The biggest change in venue was having the Saturday 10 a.m. opening game moved to Sunday at 10:30 a.m. In a community that truly values the sanctity of Sunday morning worship, the school allowed the game to be moved to Sunday morning after plenty of thoughtful introspection.
“The school district was very accommodating in allowing the game to be moved to Sunday morning, which is very out of the norm, but considering the circumstances, Mr. Beun and the school board were very helpful and understanding in allowing us to make that move for the sake of the event,” Yoder said. “It has been amazing to see how this has come together over the 24 hours that has allowed us to keep all 20 games.”
Aside from the games, another factor the school district had to factor in was the economic impact CitC has on the county. In an area so dependent on tourism, the winter months are oftentimes slim when it comes to tourism.

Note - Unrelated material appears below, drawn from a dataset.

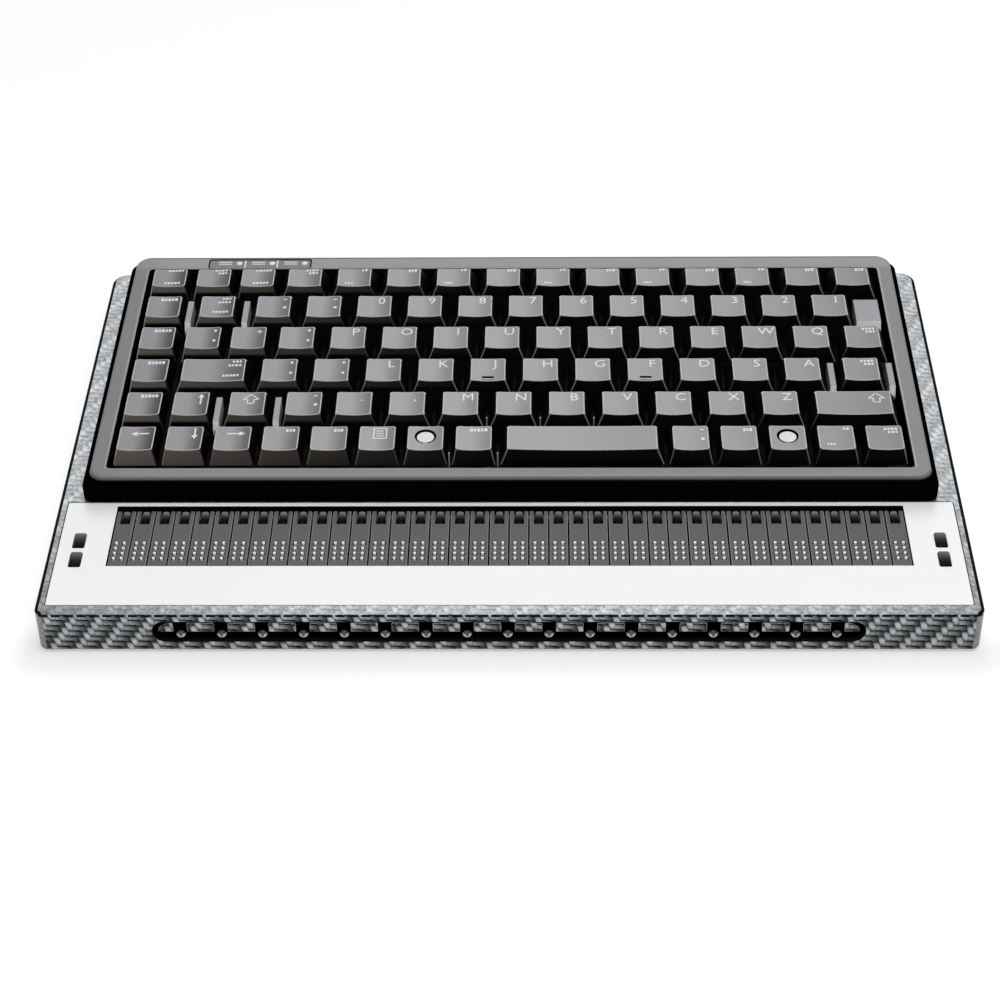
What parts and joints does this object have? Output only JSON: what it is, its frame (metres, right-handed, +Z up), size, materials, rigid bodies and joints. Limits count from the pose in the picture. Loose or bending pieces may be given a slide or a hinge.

For 15 years Classic in the Country has infused a shot of adrenaline to a slow time.
With many area businesses relying on this event to serve as a bridge to get from fall to spring, it was vital that the show went on as scheduled or as close as possible.
Many fans and even some teams rolled into town early Friday ahead of the storm, figuring if they were at least in Berlin, they could find their way to the Reese Center.
The fans’ commitment to the event was evident as well, as the attendance didn’t suffer a whole lot despite the weather.
It was all one enormous effort from many, and it took a lot of people giving and allowing themselves to bend a little, plus a whole lot of hard work, to pull it off.
Yoder said once all of the changes were made, the school and CitC used every available news media outlet and social media to spread the news concerning the status of the event and the updates to the schedule.
“Everyone that we dealt with throughout this whole thing extended a lot of grace and a lot of mercy and understanding with the situations,” Yoder said. “I think seeing everyone come together was a very impressive thing because everyone was thinking about the whole instead of themselves. It all came together, and it took a lot of people willing to make it happen, but in the end it worked out well.”